Bill co-sponsor John DiSanto (R-Dauphin and Perry counties) said in a statement Thursday that the proposal promises to give “rehabilitated citizens … a fair chance to reintegrate into our communities.”

“More than one in five jobs,” the Republican added, “require a government issued license and, too often, qualified applicants are denied the right to work because of an old or irrelevant criminal record.”

The legislation would stop licensing boards from withholding certifications for convictions that are not directly related to a specific line of work.

Jenna Moll, deputy director of the Justice Action Network, said such an approach makes sense.

“We don’t really care if somebody is applying to have a barber’s license [who was] convicted of very minor drug possession 30 years ago,” Moll said. “In contrast, however, we wouldn’t want somebody that was convicted of fraud to get a job as a bank teller or kind of anything in the financial services industry.”

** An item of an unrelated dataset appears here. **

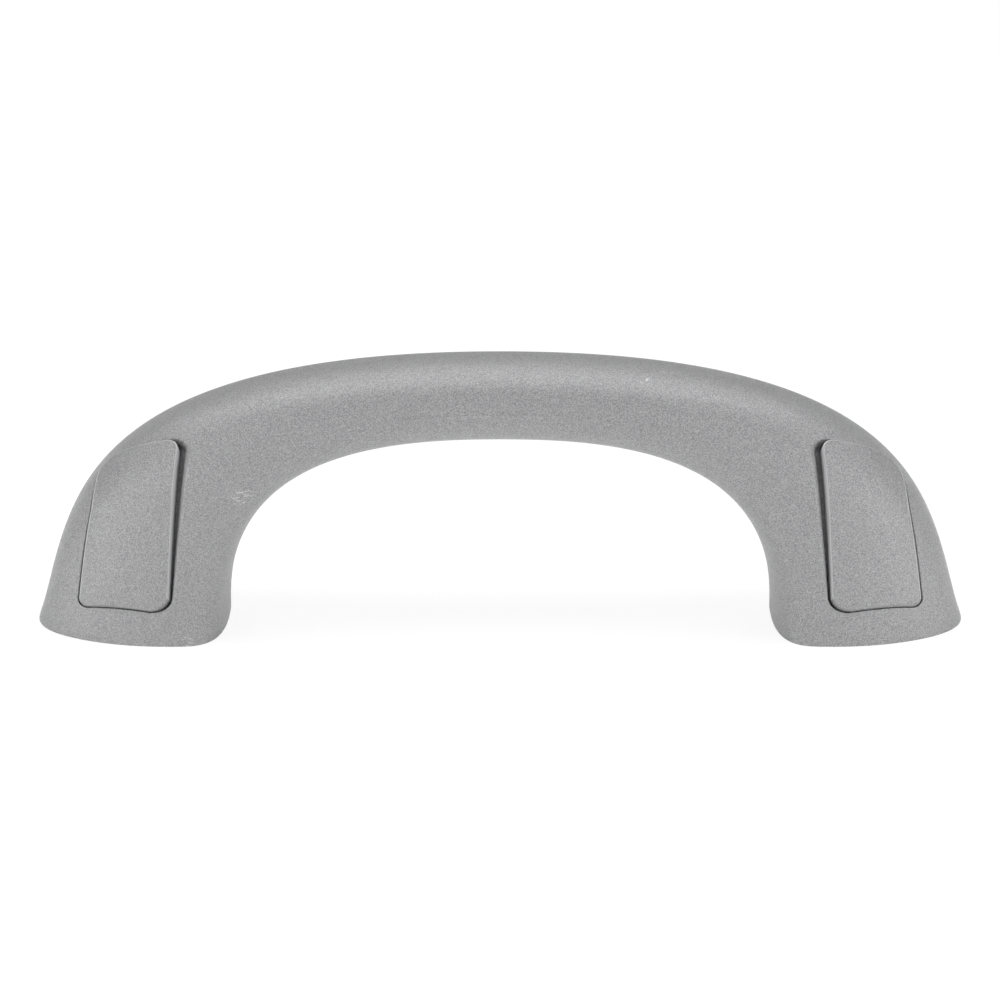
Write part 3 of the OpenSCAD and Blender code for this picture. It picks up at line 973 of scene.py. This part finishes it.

The Senate bill requires state boards and commissions to publish lists of offenses they determine to be directly related to the work of specific occupations. It also allows individuals to seek a preliminary decision from the board before participating in a job-training program, if they are unsure of whether their past offenses would disqualify them from obtaining a particular license.

Pennsylvania has 29 professional licensing boards and commissions, and about 250 types of license.

“So if you think about … how many folks have had contact with the criminal justice system at some point in their life,” Moll of the Justice Action Network said, “we’re definitely talking about thousands of people that will have a better shot at a job after this bill passes.”

In his statement Thursday, DiSanto predicted the legislation would bring about broad economic benefits.

“By helping more individuals access state-issued job licenses in their chosen professions we will reduce recidivism and promote economic opportunity at a time our commonwealth is in need of a skilled workforce,” the lawmaker wrote.

State Sen. Judith Schwank (D-Berks County) joined DiSanto in introducing the legislation.

A similar measure, also introduced by a bipartisan team of lawmakers, is pending in the state House.

A spokesperson for Governor Tom Wolf, J.J. Abbott, said the governor strongly supports the bill and that his administration helped to develop it.